Hace algún tiempo terminé de leer un libro inspirador que transformó
mi vida, Autobiografía de un Yogui. Enseguida muchas cosas buenas empezaron a llegar y con
muchísimo entusiasmo me inscribí como estudiante de las lecciones del maestro
Yogananda, un legado que este gran sabio de la India dejó para ayudar a cada
uno de nosotros en la realización del ser.
A medio camino, las cosas se desordenaron, y muchas
de las bases que por años había construido en diferentes aspectos de mi vida,
se estaban desmoronando. En ese momento no lo entendí, pero era el tiempo de
ponerme a prueba, y no logré superarla.
Por primera vez en mi vida me sentía muy derrotada y empecé a
caer en una depresión lenta y silenciosa. Retrocedí el doble de lo que había
avanzado.
Algunas de las personas en quienes, en otras circunstancias, habría
buscado desesperadamente apoyo, eran las que precisamente me estaban hiriendo, así
que no eran mi opción. A otras no las quise molestar, siempre he pensado que
cada uno tiene sus propios problemas como para que yo les cuelgue mi mochila
pesada encima. Y justo cuando estaba a punto de ahogarme en algo invisible que
me estaba dejando sin aire, empecé a perdonar y a empezar de nuevo.
¡Que difícil es perdonar! Se debe lidiar con muchas cosas,
pero una de las peores contra la que he tenido que luchar, es el ego, mi
peor enemigo.
Vino, muffins, café, notas de voz, tigrillo, son algunas de
las cosas que lograron animarme, venidas de la mano de conversaciones con mujeres sabias, amorosas,
confidentes, hermanas de la vida. Tengo a cada una de ellas presente y mi
gratitud trasciende este espacio.
Han pasado casi cinco meses desde que mi hija nos anunció que
sería mamá, y yo solo quedé en estado de shock, con preguntas sin respuestas, con
más terror que mi propio primer embarazo 25 años atrás, con la angustia del nido vacío
y la sensación de pérdida infinita.
El tiempo cura casi todo, aclara los pensamientos y nos deja ver
la película más clara.
Trabajando en mi necesidad de control, en mi ansiedad por solucionarlo
todo rápido, empiezo a entender que esa pequeñita es la vida de mi vida, pero
no es mía. Que mi niña ya no es una niña, y tampoco es mía. Que ni todos los
cuentos que le conté, ni todas las historias que le actué, ni todas las
leyendas que le inventé, las vivió ella, y ahora necesita vivir sus propias
historias que contar. Solo espero que me permita ser parte de ellas.
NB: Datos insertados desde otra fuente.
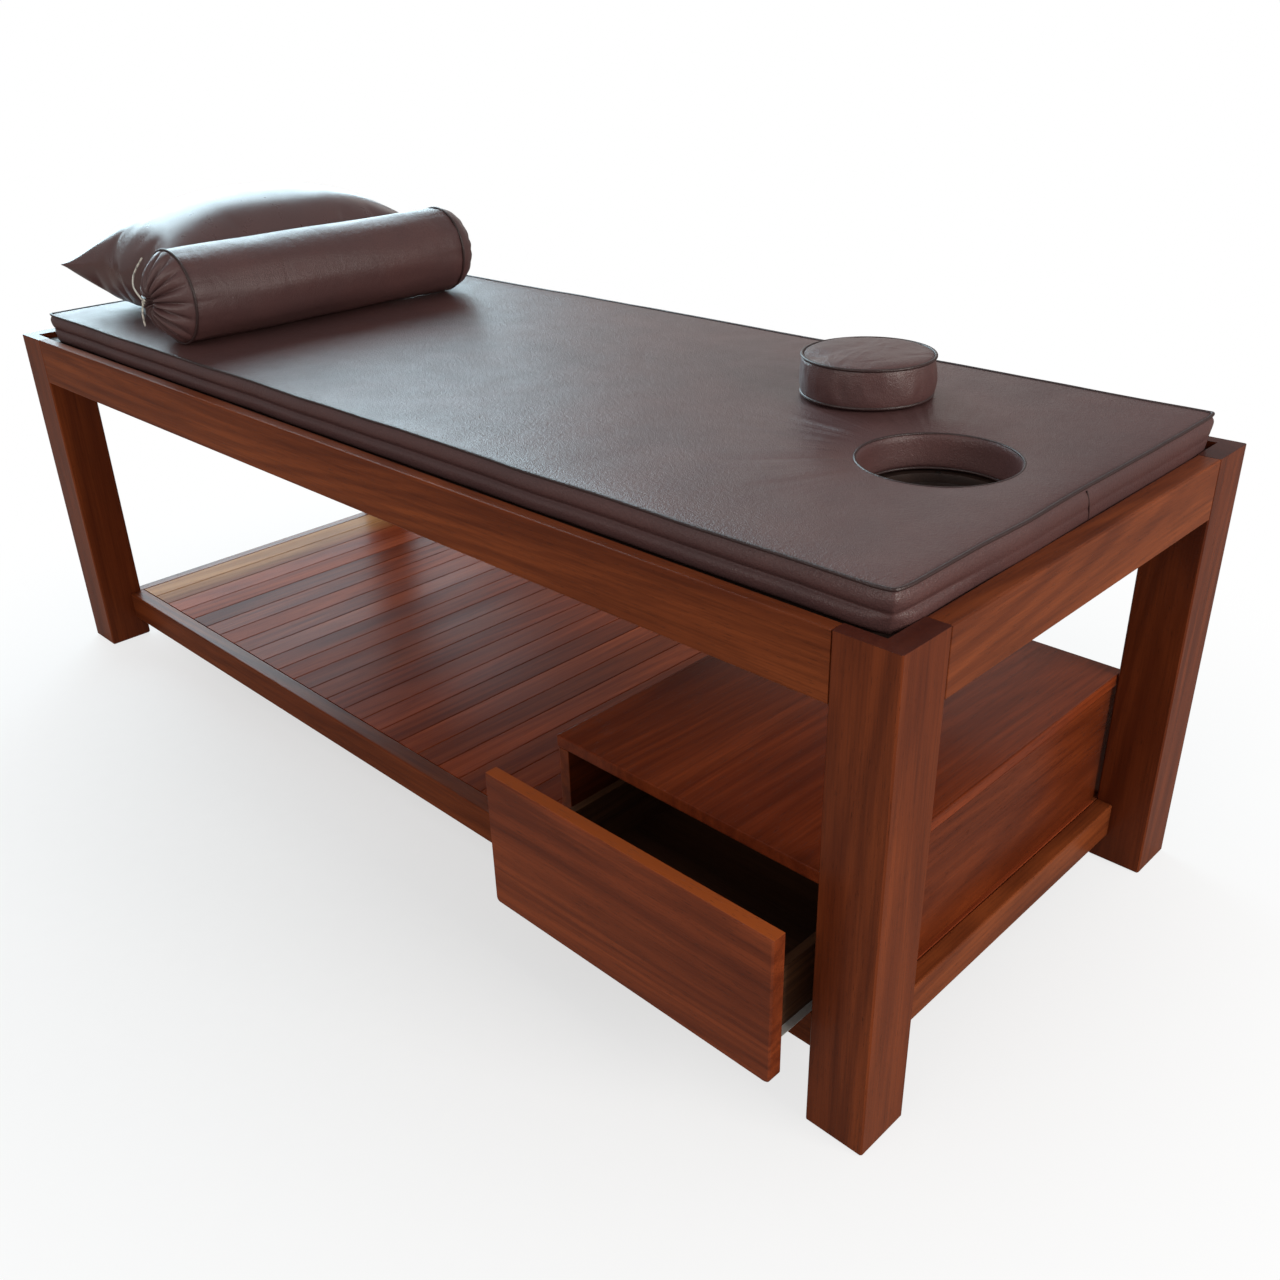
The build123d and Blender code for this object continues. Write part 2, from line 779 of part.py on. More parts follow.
def make_runners():
    """Pressed steel roller runners: a channel on the cabinet and an angle on the drawer, each side."""
    for name, side_x in crosswise:
        wall = panel_in
        web = wall - runner_steel
        lip = wall - cabinet_flange
        outline = (
            (wall, channel_floor - runner_steel),
            (wall, channel_ceiling + runner_steel),
            (lip, channel_ceiling + runner_steel),
            (lip, channel_ceiling),
            (web, channel_ceiling),
            (web, channel_floor),
            (lip, channel_floor),
            (lip, channel_floor - runner_steel),
        )
        web_x = cabinet_x + side_x * web
        with BuildPart() as cabinet_runner:
            along_y([(cabinet_x + side_x * x, z) for x, z in outline], runner_front_y, runner_back_y)
            for at in cabinet_plate_screw_points(side_x):
                plate_screw(at, (side_x, 0, 0), cabinet_plate_screw_length, Mode.SUBTRACT)
            roller_pin(web_x, -side_x, front_roller_y, front_roller_z, Mode.SUBTRACT)
        save(cabinet_runner, f"runner_cabinet_{name}")

        wall = drawer_out
        web = wall + runner_steel
        outline = (
            (wall, drawer_bottom_z),
            (wall, flange_z + runner_steel),
            (wall + drawer_flange, flange_z + runner_steel),
            (wall + drawer_flange, flange_z),
            (web, flange_z),
            (web, drawer_bottom_z - runner_steel),
            (wall - drawer_foot_flange, drawer_bottom_z - runner_steel),
            (wall - drawer_foot_flange, drawer_bottom_z),
        )
        web_x = cabinet_x + side_x * web
        with BuildPart() as drawer_runner:
            along_y([(cabinet_x + side_x * x, z) for x, z in outline], front_back_y, drawer_end_y)
            for at in drawer_plate_screw_points(side_x):
                plate_screw(at, (-side_x, 0, 0), drawer_plate_screw_length, Mode.SUBTRACT)
            roller_pin(web_x, side_x, back_roller_y, back_roller_z, Mode.SUBTRACT)
        save(drawer_runner, f"runner_drawer_{name}")


def make_rollers():
    """Rollers at the front of the cabinet runners and at the back of the drawer runners, with their pins."""
    cabinet_web = panel_in - runner_steel
    drawer_web = drawer_out + runner_steel
    for name, side_x in crosswise:
        cabinet_web_x = cabinet_x + side_x * cabinet_web
        drawer_web_x = cabinet_x + side_x * drawer_web
        make_roller(f"roller_cabinet_{name}", cabinet_web_x, -side_x, front_roller_y, front_roller_z)
        make_roller(f"roller_drawer_{name}", drawer_web_x, side_x, back_roller_y, back_roller_z)

    with BuildPart() as pins_cabinet:
        for side_x in sides:
            roller_pin(cabinet_x + side_x * cabinet_web, -side_x, front_roller_y, front_roller_z)
    save(pins_cabinet, "roller_pins_cabinet")
    with BuildPart() as pins_drawer:
        for side_x in sides:
            roller_pin(cabinet_x + side_x * drawer_web, side_x, back_roller_y, back_roller_z)
    save(pins_drawer, "roller_pins_drawer")

    with BuildPart() as screws_cabinet:
        for side_x in sides:
            for at in cabinet_plate_screw_points(side_x):
                plate_screw(at, (side_x, 0, 0), cabinet_plate_screw_length)
    save(screws_cabinet, "runner_screws_cabinet")
    with BuildPart() as screws_drawer:
        for side_x in sides:
            for at in drawer_plate_screw_points(side_x):
                plate_screw(at, (-side_x, 0, 0), drawer_plate_screw_length)
    save(screws_drawer, "runner_screws_drawer")


def drawer_dowel_points(side_x):
    """Dowels from one drawer side into the back of the front."""
    x = cabinet_x + side_x * (drawer_out - drawer_side_thickness / 2)
    y = front_back_y - drawer_dowel_in_front
    heights = (groove_top + drawer_dowel_inset, drawer_top_z - drawer_dowel_inset)
    return [(x, y, z) for z in heights]


def drawer_screw_points(side_x):
    """Screws through one drawer side into the end of the back."""
    x = cabinet_x + side_x * drawer_out
    y = drawer_back_y + drawer_back_thickness / 2
    heights = (groove_top + drawer_dowel_inset, drawer_top_z - drawer_dowel_inset)
    return [(x, y, z) for z in heights]


def drawer_dowel(at, mode=Mode.ADD):
    """Add or cut one level dowel of the drawer."""
    prism(at, (0, 1, 0), drawer_dowel_radius, drawer_dowel_length, mode)


def make_drawer():
    """Drawer box with a grooved-in bottom and a thick front that covers the cabinet's edges."""
    half_front = cabinet_length / 2 - front_inset
    front_z = shelf_top + front_lift
    bottom_reach = drawer_in + bottom_groove_depth
    with BuildPart() as drawer_front:
        board(
            *span(
                (cabinet_x - half_front, cabinet_x + half_front),
                (front_face_y, front_back_y),
                (front_z, front_z + front_height),
            )
        )
        fillet(drawer_front.edges().filter_by(Axis.Y).group_by(Axis.Z)[0], front_corner_round)
        chamfer(drawer_front.faces().sort_by(Axis.Y)[0].edges(), front_edge_round)
        block(
            *span(
                (cabinet_x - bottom_reach, cabinet_x + bottom_reach),
                (front_back_y - front_groove_depth, front_back_y + overrun),
                (groove_z, groove_top),
            ),
            mode=Mode.SUBTRACT,
        )
        for side_x in sides:
            for at in drawer_dowel_points(side_x):
                drawer_dowel(at, Mode.SUBTRACT)
    save(drawer_front, "drawer_front")

    for name, side_x in crosswise:
        with BuildPart() as side:
            board(
                *span(
                    (cabinet_x + side_x * drawer_in, cabinet_x + side_x * drawer_out),
                    (front_back_y, drawer_end_y),
                    (drawer_bottom_z, drawer_top_z),
                )
            )
            block(
                *span(
                    (cabinet_x + side_x * (drawer_in - overrun), cabinet_x + side_x * bottom_reach),
                    (front_back_y - overrun, drawer_end_y + overrun),
                    (groove_z, groove_top),
                ),
                mode=Mode.SUBTRACT,
            )
            for at in drawer_dowel_points(side_x):
                drawer_dowel(at, Mode.SUBTRACT)
            for at in drawer_screw_points(side_x):
                wood_screw(at, (-side_x, 0, 0), drawer_screw_length, Mode.SUBTRACT)
            for at in drawer_plate_screw_points(side_x):
                plate_screw(at, (-side_x, 0, 0), drawer_plate_screw_length, Mode.SUBTRACT)
        save(side, f"drawer_side_{name}")

    with BuildPart() as drawer_back:
        board(
            *span(
                (cabinet_x - drawer_in, cabinet_x + drawer_in),
                (drawer_back_y, drawer_back_y + drawer_back_thickness),
                (groove_top, drawer_top_z),
            )
        )
        for side_x in sides:
            for at in drawer_screw_points(side_x):
                wood_screw(at, (-side_x, 0, 0), drawer_screw_length, Mode.SUBTRACT)
    save(drawer_back, "drawer_back")

    with BuildPart() as drawer_bottom:
        board(
            *span(
                (cabinet_x - bottom_reach + groove_play, cabinet_x + bottom_reach - groove_play),
                (front_back_y - front_groove_depth + groove_play, drawer_back_y + drawer_back_thickness),
                (groove_z, groove_z + bottom_thickness),
            )
        )
    save(drawer_bottom, "drawer_bottom")

    with BuildPart() as drawer_dowels:
        for side_x in sides:
            for at in drawer_dowel_points(side_x):
                drawer_dowel(at)
    save(drawer_dowels, "drawer_dowels")

    with BuildPart() as drawer_screws:
        for side_x in sides:
            for at in drawer_screw_points(side_x):
                wood_screw(at, (-side_x, 0, 0), drawer_screw_length)
    save(drawer_screws, "drawer_screws")


def make_mattress():
    """Boxed mattress with a crease round its sides, crisp top corners and a round face hole."""
    layers = []
    for height, pull, softness in mattress_side_shares:
        corner = mattress_top_corner + softness * (mattress_bottom_corner - mattress_top_corner)
        layers.append((mattress_bottom + height * mattress_thickness, pull * mattress_waist, corner))
    layers.append((mattress_top, mattress_crown_inset, mattress_top_corner))
    with BuildPart() as mattress:
        for z, inset, corner in layers:
            with BuildSketch(Plane.XY.offset(z)):
                with Locations((mattress_x, mattress_y)):
                    RectangleRounded(mattress_length - 2 * inset, mattress_width - 2 * inset, corner)
        loft(ruled=True)
        with Locations((face_hole_place, face_hole_y, mattress_top)):
            Hole(mattress_hole_radius)
        hole_rims = mattress.edges().filter_by(GeomType.CIRCLE).sort_by(SortBy.RADIUS)[-2:]
        chamfer(hole_rims.sort_by(Axis.Z)[-1], mattress_hole_ease)
    save(mattress, "mattress")


def ringed(start, rings):
    """Loft a round cushion's cover through rings, each a place along a plane's normal and a radius."""
    sections = []
    for place, radius in rings:
        with BuildSketch(start.offset(place)) as ring:
            RegularPolygon(radius, cushion_sides)
        sections.append(ring.sketch)
    loft(sections, ruled=True)


def make_plug():
    """Round boxed cushion with piped seams, bulging sides and a crowned top."""
    seam = plug_radius - plug_piping_sink
    pipe = plug_piping_radius
    rings = [(0, seam - plug_foot_inset)]
    for seam_z in (plug_foot_height, plug_seam_height):
        rings.append((seam_z - pipe, seam))
        rings.append((seam_z, plug_radius))
        rings.append((seam_z + pipe, seam))
        if seam_z == plug_foot_height:
            rings.append(((plug_foot_height + plug_seam_height) / 2, seam + plug_side_bulge))
    for reach, rise in plug_crown_shares:
        rings.append((plug_seam_height + pipe + rise * (plug_crown - pipe), reach * seam))
    with BuildPart() as plug_cushion:
        ringed(Plane(origin=(plug_place, plug_y, cushion_z)), rings)
    save(plug_cushion, "plug_cushion")


def pleated_ring(reach_share):
    """Points of one ring of the gathered end, in X and Z, with a ridge and a valley for each pleat."""
    points = []
    for number in range(2 * gather_pleats):
        reach = reach_share * bolster_radius
        if number % 2:
            reach *= gather_valley_share
        angle = pi * number / gather_pleats
        points.append((bolster_place + reach * cos(angle), bolster_z + reach * sin(angle)))
    return points


def make_bolster():
    """Round bolster with a piped seam and a pleated end that its drawstring gathers."""
    rim = bolster_radius - bolster_end_draw
    pipe = bolster_piping_radius
    body_end = bolster_length - bolster_end_round
    rings = [(0, rim), (pipe, rim + pipe), (2 * pipe, rim)]
    for along, swell in bolster_side_shares:
        rings.append((along * body_end, rim + swell * bolster_end_draw))
    for along, drop in bolster_end_shares:
        rings.append((body_end + along * bolster_end_round, rim - drop * (rim - bolster_end_flat)))
    with BuildPart() as bolster:
        seam = (bolster_place, bolster_y, bolster_z)
        ringed(Plane(origin=seam, x_dir=(1, 0, 0), z_dir=(0, 1, 0)), rings)
        for depth, reach in gather_shares:
            with BuildSketch(Plane.XZ.offset(gather_depth * depth - bolster_y)):
                with BuildLine():
                    Polyline(*pleated_ring(reach), close=True)
                make_face()
        loft(ruled=True)
    save(bolster, "bolster")


def make_pillow():
    """Stuffed pillow with side seams, pinched ends and a flat where it lies on the mattress."""
    with BuildPart() as pillow:
        for along, wide, seam, crest, belly in pillow_shares:
            y = pillow_near_y + along * pillow_length
            half = wide * pillow_width / 2
            seam_z = cushion_z + seam * pillow_height
            with BuildSketch(Plane.XZ.offset(-y)):
                with BuildLine():
                    points = []
                    for number in range(pillow_sides):
                        angle = 2 * pi * number / pillow_sides
                        swell = crest - seam if sin(angle) > 0 else seam - belly
                        z = seam_z + swell * pillow_height * sin(angle)
                        points.append((pillow_x + half * cos(angle), z))
                    Polyline(*points, close=True)
                make_face()
        loft(ruled=True)
        split(bisect_by=Plane.XY.offset(cushion_z), keep=Keep.TOP)
    save(pillow, "pillow")


def corner_radii(points):
    """Radius of the arc at each corner of a cord's route, as large as its two runs allow."""
    radii = []
    for before, corner, after in zip(points, points[1:], points[2:]):
        run_in = Vector(*corner) - Vector(*before)
        run_out = Vector(*after) - Vector(*corner)
        half_turn = radians(run_in.get_angle(run_out)) / 2
        radii.append(bend_share * min(run_in.length, run_out.length) / tan(half_turn))
    return radii


def make_drawstring():
    """Knot on the gathered end and the two limp tails that leave it."""
    for name, route in (("upper", upper_tail), ("lower", lower_tail)):
        points = [(bolster_place + x, gather_end_y + y, bolster_z + z) for x, y, z in route]
        radii = corner_radii(points)
        with BuildPart() as tail:
            with BuildLine() as path:
                FilletPolyline(*points, radius=radii)
            with BuildSketch(path.line ^ 0):
                RegularPolygon(cord_radius, cord_sides)
            sweep()
        save(tail, f"drawstring_{name}")
        section = cord_sides / 2 * cord_radius**2 * sin(2 * pi / cord_sides)
        length = path.wire().length
        print("drawstring", name, "length", round(length, 1), "radii", [round(r, 1) for r in radii])
        print("volume", round(tail.part.volume, 2), "section times length", round(section * length, 2))
    with BuildPart() as knot:
        face = Plane.XZ.offset(soft_gap - gather_end_y)
        with BuildSketch(face) as outline:
            with Locations((bolster_place + knot_shift, bolster_z)):
                RegularPolygon(knot_radius, cord_sides)
        extrude(outline.sketch, amount=2 * knot_radius)
        chamfer(knot.faces().filter_by(Axis.Y).edges(), knot_ease)
    save(knot, "drawstring_knot")


os.makedirs("parts", exist_ok=True)
make_legs()
make_top_rails()
make_cleats()
make_bearers()
make_frame_screws()
make_base()
make_shelf()
make_cabinet()
make_runners()
make_rollers()
make_drawer()
make_mattress()
make_plug()
make_bolster()
make_pillow()
make_drawstring()
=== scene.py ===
from math import atan2, cos, exp, pi, radians, sin

import bmesh
import bpy
from mathutils import Euler, Matrix, Vector, noise


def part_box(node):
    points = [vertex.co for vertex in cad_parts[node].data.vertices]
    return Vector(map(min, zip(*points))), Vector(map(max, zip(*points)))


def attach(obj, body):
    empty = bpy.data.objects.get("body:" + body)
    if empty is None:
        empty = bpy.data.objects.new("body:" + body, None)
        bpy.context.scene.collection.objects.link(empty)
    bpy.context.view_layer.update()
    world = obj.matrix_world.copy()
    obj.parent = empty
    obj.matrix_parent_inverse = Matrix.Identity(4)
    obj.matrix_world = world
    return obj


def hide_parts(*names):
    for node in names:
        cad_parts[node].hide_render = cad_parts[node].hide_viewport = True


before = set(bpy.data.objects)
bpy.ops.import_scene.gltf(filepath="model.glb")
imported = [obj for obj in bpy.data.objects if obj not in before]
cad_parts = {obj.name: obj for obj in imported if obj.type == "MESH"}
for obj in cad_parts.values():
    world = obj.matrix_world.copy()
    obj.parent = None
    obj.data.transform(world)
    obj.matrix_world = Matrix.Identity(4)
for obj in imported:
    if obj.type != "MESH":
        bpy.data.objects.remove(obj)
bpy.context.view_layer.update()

bl_info = {
    "name": "Massage bed finish",
    "version": (1, 0, 0),
    "blender": (4, 5, 0),
    "location": "View3D > Sidebar > Massage bed",
    "description": "Covers, cushions, wood and metal finishes of a massage bed",
    "category": "Object",
}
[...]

Ahora que no está todos los días junto a mí, ni tan cerca
como yo quisiera, me conformo con disfrutarla en ese espacio mágico que logra
convertirnos de nuevo en una tribu, solo allí donde vuelvo a ver su sonrisa enorme
y sus ojos brillando como la primera vez, cuando su papá la empujaba en una ola y yo la
esperaba en la mitad del camino, haciéndole barra, lista para levantarla por si se caía.